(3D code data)
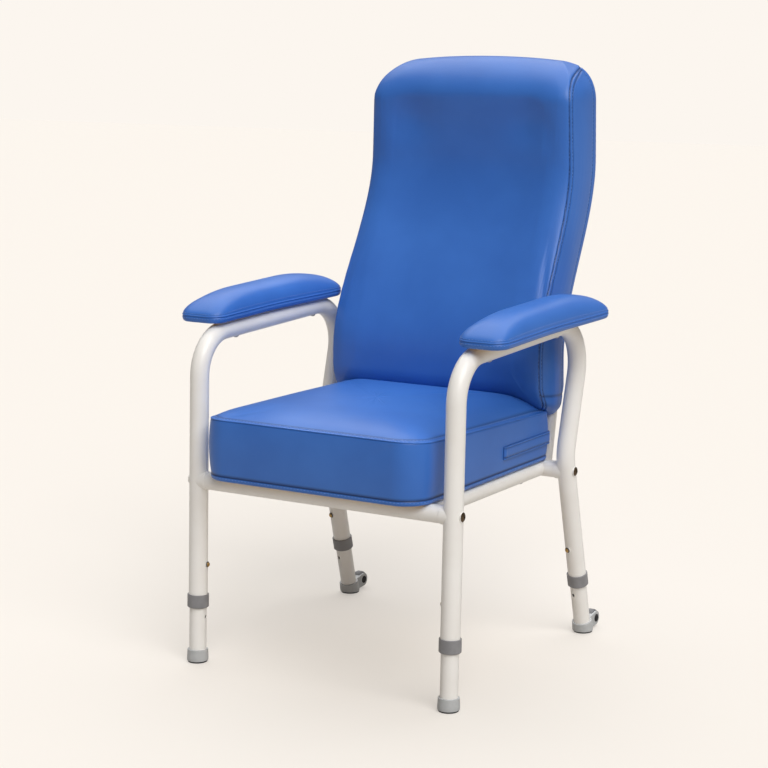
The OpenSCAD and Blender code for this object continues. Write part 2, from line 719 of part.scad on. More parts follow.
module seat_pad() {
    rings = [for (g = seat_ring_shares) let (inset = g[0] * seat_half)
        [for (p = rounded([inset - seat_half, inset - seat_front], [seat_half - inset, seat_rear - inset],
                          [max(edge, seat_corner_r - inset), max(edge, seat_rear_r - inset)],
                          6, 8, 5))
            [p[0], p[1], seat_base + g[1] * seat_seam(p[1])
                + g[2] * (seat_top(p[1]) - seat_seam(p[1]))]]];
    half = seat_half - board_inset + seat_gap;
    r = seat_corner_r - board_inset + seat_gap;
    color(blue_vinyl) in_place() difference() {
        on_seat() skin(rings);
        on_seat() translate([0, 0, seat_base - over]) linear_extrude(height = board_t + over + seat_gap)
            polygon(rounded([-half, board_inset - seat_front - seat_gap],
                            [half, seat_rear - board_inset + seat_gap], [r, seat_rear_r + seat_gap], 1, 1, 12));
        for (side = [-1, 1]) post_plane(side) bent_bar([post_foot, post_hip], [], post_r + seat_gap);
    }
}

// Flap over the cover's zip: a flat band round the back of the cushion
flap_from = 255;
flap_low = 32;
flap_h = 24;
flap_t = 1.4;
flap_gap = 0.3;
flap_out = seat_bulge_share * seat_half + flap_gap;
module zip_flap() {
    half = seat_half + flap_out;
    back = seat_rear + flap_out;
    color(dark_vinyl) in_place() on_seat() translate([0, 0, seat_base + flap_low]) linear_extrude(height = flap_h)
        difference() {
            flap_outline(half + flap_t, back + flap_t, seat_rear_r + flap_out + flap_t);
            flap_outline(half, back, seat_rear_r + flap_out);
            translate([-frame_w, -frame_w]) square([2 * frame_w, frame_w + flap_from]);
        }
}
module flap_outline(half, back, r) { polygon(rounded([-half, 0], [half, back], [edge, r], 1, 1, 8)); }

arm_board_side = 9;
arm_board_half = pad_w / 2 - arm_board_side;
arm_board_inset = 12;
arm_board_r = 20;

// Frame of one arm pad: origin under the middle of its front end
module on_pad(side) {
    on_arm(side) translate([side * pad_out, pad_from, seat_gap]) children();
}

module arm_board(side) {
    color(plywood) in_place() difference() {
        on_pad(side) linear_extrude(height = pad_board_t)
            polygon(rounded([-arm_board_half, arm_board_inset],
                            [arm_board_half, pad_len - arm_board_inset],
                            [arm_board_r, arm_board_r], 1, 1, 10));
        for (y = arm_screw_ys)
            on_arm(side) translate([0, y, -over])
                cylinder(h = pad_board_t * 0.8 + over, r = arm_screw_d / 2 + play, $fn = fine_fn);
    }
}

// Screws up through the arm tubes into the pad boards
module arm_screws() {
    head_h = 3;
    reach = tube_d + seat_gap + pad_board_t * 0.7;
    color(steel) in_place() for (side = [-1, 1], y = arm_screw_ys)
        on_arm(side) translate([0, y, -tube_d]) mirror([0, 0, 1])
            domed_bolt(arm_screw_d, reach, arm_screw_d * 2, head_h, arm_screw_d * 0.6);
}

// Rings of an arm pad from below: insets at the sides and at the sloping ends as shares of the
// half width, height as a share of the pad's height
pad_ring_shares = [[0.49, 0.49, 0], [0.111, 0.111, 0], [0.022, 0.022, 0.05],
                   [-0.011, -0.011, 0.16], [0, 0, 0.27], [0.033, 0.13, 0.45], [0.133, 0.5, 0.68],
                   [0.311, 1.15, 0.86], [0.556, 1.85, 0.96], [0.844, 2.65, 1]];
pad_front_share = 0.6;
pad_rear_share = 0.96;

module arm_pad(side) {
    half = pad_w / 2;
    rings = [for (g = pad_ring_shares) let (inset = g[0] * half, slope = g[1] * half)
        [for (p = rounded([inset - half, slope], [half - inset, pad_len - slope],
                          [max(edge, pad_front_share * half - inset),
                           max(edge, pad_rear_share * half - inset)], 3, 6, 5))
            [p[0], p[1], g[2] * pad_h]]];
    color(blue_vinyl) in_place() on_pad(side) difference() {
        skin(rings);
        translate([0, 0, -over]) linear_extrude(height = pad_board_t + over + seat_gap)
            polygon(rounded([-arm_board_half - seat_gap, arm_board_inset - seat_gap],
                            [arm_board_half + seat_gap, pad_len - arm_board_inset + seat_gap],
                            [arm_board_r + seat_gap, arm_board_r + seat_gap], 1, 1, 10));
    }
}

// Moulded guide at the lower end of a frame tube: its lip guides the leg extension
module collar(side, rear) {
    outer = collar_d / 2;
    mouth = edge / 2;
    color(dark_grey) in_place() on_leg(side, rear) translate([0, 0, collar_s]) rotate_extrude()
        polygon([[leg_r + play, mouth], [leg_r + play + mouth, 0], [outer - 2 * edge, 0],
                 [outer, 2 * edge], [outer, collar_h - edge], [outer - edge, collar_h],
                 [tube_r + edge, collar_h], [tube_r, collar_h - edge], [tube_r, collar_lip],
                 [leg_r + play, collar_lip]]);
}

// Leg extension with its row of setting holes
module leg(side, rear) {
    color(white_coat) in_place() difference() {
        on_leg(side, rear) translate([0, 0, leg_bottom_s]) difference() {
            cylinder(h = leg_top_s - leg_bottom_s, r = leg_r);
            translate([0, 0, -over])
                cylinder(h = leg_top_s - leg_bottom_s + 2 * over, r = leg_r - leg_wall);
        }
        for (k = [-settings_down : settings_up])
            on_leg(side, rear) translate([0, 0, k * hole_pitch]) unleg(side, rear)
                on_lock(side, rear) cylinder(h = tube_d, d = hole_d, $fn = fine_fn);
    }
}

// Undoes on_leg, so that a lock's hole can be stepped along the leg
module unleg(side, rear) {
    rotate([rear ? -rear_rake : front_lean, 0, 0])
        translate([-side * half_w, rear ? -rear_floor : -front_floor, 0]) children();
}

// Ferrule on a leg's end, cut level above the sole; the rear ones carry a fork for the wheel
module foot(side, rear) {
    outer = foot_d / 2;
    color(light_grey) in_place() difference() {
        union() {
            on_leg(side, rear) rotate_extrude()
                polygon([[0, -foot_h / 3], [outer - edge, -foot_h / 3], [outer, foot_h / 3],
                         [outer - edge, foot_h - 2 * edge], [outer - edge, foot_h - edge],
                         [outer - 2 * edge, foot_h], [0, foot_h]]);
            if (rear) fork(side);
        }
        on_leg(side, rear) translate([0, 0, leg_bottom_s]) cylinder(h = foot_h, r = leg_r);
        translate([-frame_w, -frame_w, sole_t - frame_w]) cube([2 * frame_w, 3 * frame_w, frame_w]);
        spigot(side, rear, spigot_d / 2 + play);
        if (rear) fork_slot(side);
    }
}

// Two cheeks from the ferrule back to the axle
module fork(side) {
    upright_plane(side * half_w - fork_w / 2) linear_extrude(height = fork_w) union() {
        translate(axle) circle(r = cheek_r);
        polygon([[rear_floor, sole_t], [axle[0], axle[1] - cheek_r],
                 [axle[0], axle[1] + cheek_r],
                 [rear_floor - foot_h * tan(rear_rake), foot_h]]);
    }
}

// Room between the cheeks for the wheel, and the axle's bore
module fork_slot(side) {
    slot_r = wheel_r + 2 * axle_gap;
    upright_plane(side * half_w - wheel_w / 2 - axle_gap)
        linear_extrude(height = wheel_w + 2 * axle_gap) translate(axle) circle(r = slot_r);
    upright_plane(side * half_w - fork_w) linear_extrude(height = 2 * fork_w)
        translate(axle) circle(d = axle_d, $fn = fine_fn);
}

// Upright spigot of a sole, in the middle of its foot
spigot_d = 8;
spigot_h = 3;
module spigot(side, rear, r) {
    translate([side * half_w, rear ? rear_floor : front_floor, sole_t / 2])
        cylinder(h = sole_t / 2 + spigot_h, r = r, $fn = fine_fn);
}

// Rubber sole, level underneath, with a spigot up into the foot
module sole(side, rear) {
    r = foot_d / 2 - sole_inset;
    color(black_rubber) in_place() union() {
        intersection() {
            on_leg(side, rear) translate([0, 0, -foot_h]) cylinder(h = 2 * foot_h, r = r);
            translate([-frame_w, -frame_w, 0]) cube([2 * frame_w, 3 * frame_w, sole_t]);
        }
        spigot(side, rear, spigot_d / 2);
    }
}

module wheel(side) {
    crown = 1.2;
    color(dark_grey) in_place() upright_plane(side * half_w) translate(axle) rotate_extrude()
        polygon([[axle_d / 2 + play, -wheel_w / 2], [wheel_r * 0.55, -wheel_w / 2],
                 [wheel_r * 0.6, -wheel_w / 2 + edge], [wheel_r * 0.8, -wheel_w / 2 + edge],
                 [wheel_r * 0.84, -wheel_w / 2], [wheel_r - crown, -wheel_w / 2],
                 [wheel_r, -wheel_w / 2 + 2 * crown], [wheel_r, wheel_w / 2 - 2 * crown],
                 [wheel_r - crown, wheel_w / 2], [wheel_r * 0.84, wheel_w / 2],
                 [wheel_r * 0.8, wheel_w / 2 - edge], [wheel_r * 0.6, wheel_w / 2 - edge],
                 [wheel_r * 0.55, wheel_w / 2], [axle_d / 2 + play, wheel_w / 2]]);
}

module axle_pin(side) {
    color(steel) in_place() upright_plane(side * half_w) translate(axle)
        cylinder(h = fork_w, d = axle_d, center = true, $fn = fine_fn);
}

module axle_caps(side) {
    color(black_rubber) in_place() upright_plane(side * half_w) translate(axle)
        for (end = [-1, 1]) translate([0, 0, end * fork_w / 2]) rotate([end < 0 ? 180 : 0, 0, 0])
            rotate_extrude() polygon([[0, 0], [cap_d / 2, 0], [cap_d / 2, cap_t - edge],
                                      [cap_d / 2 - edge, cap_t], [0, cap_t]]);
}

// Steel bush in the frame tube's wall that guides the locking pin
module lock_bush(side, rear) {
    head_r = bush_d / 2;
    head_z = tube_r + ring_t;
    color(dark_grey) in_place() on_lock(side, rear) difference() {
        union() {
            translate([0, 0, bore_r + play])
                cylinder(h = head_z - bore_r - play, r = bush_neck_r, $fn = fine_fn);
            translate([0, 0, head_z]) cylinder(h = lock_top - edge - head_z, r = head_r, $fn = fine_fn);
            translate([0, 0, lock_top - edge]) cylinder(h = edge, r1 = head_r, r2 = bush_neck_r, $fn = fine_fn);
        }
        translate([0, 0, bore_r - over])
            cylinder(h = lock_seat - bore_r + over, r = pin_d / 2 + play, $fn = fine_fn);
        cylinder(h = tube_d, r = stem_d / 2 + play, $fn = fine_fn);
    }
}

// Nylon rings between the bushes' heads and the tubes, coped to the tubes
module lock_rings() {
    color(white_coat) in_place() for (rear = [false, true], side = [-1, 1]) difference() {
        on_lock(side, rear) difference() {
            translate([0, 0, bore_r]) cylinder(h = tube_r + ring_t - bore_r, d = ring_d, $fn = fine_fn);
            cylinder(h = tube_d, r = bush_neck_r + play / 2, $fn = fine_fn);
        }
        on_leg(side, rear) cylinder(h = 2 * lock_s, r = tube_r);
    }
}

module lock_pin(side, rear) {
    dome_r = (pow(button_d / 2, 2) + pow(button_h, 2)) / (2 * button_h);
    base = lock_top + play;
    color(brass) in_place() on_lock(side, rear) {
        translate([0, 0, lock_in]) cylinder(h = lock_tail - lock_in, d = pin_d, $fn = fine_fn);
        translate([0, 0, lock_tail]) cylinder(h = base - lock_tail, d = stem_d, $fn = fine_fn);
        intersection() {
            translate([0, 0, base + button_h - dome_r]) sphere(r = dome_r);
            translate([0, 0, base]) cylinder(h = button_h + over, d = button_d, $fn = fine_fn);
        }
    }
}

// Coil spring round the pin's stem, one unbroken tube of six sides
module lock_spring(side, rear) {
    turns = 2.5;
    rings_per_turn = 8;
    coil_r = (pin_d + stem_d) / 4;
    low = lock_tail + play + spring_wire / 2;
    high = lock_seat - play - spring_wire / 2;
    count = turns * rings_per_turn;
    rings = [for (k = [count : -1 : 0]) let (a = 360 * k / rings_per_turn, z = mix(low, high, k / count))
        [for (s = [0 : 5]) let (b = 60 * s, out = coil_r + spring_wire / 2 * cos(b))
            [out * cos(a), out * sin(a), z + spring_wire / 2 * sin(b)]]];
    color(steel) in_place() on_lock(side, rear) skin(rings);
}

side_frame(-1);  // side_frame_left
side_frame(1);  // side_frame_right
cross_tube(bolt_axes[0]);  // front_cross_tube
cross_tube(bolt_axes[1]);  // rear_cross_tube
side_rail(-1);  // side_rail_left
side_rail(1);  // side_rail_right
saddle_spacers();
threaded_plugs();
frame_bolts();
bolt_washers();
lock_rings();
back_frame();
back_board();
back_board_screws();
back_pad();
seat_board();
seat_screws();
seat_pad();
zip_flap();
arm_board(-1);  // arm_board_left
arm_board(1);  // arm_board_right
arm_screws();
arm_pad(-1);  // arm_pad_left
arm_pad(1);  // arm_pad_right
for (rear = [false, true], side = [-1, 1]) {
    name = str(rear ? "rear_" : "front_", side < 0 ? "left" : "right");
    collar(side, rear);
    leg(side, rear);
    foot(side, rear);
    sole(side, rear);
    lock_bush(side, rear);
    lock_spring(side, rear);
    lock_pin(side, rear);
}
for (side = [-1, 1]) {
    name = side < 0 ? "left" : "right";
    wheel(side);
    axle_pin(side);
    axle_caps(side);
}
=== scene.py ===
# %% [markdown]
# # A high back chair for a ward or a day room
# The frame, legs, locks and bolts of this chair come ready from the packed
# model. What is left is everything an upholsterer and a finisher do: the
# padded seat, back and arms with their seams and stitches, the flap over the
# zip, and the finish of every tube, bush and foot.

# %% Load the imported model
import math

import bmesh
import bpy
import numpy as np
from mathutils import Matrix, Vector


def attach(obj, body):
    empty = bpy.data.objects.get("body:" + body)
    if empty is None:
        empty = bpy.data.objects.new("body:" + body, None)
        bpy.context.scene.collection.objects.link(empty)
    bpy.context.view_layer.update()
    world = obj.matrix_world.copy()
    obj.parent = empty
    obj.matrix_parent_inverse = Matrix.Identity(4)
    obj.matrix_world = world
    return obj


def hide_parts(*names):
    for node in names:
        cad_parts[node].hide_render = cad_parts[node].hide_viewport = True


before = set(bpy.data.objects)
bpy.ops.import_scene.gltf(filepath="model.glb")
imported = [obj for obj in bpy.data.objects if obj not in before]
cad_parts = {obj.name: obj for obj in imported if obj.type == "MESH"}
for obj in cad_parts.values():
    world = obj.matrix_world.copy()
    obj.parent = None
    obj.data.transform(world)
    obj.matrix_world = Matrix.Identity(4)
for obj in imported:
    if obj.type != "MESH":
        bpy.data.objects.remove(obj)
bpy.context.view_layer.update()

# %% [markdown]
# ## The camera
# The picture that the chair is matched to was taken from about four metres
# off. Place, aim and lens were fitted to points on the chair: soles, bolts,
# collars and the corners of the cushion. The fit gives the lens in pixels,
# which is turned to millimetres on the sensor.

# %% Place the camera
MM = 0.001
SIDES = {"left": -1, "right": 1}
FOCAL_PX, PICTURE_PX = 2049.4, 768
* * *
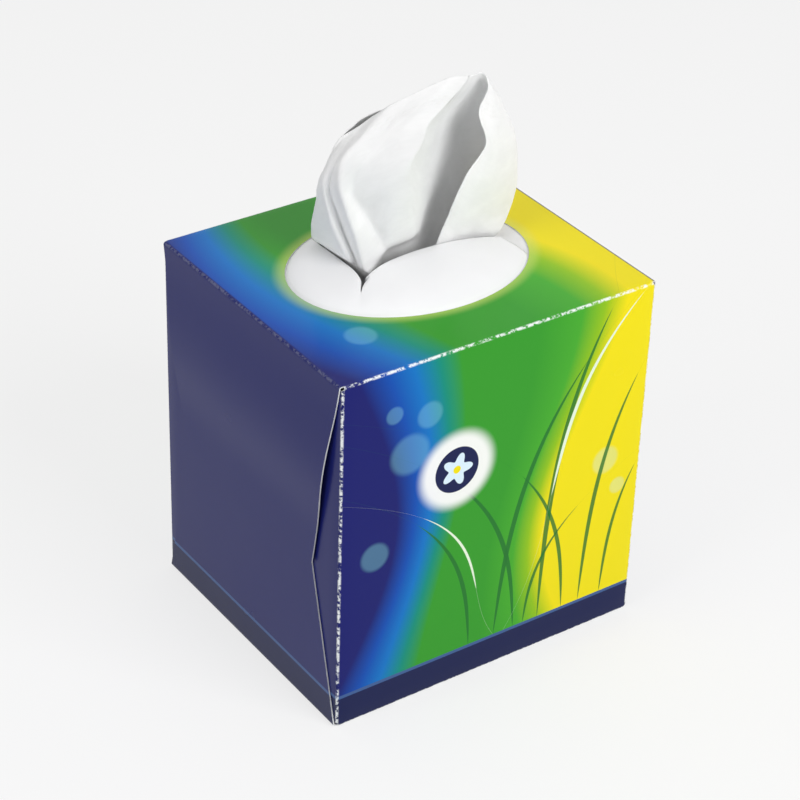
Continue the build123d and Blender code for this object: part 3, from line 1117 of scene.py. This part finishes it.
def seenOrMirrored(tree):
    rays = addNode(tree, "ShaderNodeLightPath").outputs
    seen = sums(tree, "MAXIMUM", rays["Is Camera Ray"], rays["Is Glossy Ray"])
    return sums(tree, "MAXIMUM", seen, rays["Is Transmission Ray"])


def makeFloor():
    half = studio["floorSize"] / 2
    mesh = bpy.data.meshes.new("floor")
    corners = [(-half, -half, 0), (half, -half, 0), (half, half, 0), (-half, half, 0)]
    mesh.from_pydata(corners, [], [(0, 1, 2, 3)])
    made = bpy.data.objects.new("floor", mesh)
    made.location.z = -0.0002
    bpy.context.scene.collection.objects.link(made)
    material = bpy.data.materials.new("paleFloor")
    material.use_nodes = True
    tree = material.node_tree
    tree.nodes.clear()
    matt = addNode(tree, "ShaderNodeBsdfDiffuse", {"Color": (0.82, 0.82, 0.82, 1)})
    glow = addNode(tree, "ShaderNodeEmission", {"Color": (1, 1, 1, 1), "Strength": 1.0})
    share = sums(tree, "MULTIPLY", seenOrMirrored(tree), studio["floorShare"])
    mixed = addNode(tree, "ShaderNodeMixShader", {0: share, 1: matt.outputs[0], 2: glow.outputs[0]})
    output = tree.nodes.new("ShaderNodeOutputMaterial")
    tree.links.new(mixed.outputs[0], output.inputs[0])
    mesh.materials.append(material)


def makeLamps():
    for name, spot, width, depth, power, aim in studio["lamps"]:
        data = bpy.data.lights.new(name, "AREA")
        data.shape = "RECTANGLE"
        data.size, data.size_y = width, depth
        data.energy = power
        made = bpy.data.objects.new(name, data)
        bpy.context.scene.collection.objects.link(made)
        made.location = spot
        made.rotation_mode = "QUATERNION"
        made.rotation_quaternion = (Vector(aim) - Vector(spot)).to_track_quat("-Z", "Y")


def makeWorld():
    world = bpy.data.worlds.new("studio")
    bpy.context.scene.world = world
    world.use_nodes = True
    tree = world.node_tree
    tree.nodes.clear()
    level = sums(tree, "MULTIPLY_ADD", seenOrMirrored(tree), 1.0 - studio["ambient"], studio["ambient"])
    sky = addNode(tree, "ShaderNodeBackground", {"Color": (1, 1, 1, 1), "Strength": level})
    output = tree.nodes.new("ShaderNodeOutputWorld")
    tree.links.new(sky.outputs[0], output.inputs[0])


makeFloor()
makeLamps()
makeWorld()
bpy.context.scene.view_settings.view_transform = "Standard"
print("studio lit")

Objective:
Would you quote everything above from the line containing "Continue the build123d" down to the line containing "mesh.materials.append(material)"? Include both of those lines and nothing else.

Solution:
Continue the build123d and Blender code for this object: part 3, from line 1117 of scene.py. This part finishes it.
def seenOrMirrored(tree):
    rays = addNode(tree, "ShaderNodeLightPath").outputs
    seen = sums(tree, "MAXIMUM", rays["Is Camera Ray"], rays["Is Glossy Ray"])
    return sums(tree, "MAXIMUM", seen, rays["Is Transmission Ray"])


def makeFloor():
    half = studio["floorSize"] / 2
    mesh = bpy.data.meshes.new("floor")
    corners = [(-half, -half, 0), (half, -half, 0), (half, half, 0), (-half, half, 0)]
    mesh.from_pydata(corners, [], [(0, 1, 2, 3)])
    made = bpy.data.objects.new("floor", mesh)
    made.location.z = -0.0002
    bpy.context.scene.collection.objects.link(made)
    material = bpy.data.materials.new("paleFloor")
    material.use_nodes = True
    tree = material.node_tree
    tree.nodes.clear()
    matt = addNode(tree, "ShaderNodeBsdfDiffuse", {"Color": (0.82, 0.82, 0.82, 1)})
    glow = addNode(tree, "ShaderNodeEmission", {"Color": (1, 1, 1, 1), "Strength": 1.0})
    share = sums(tree, "MULTIPLY", seenOrMirrored(tree), studio["floorShare"])
    mixed = addNode(tree, "ShaderNodeMixShader", {0: share, 1: matt.outputs[0], 2: glow.outputs[0]})
    output = tree.nodes.new("ShaderNodeOutputMaterial")
    tree.links.new(mixed.outputs[0], output.inputs[0])
    mesh.materials.append(material)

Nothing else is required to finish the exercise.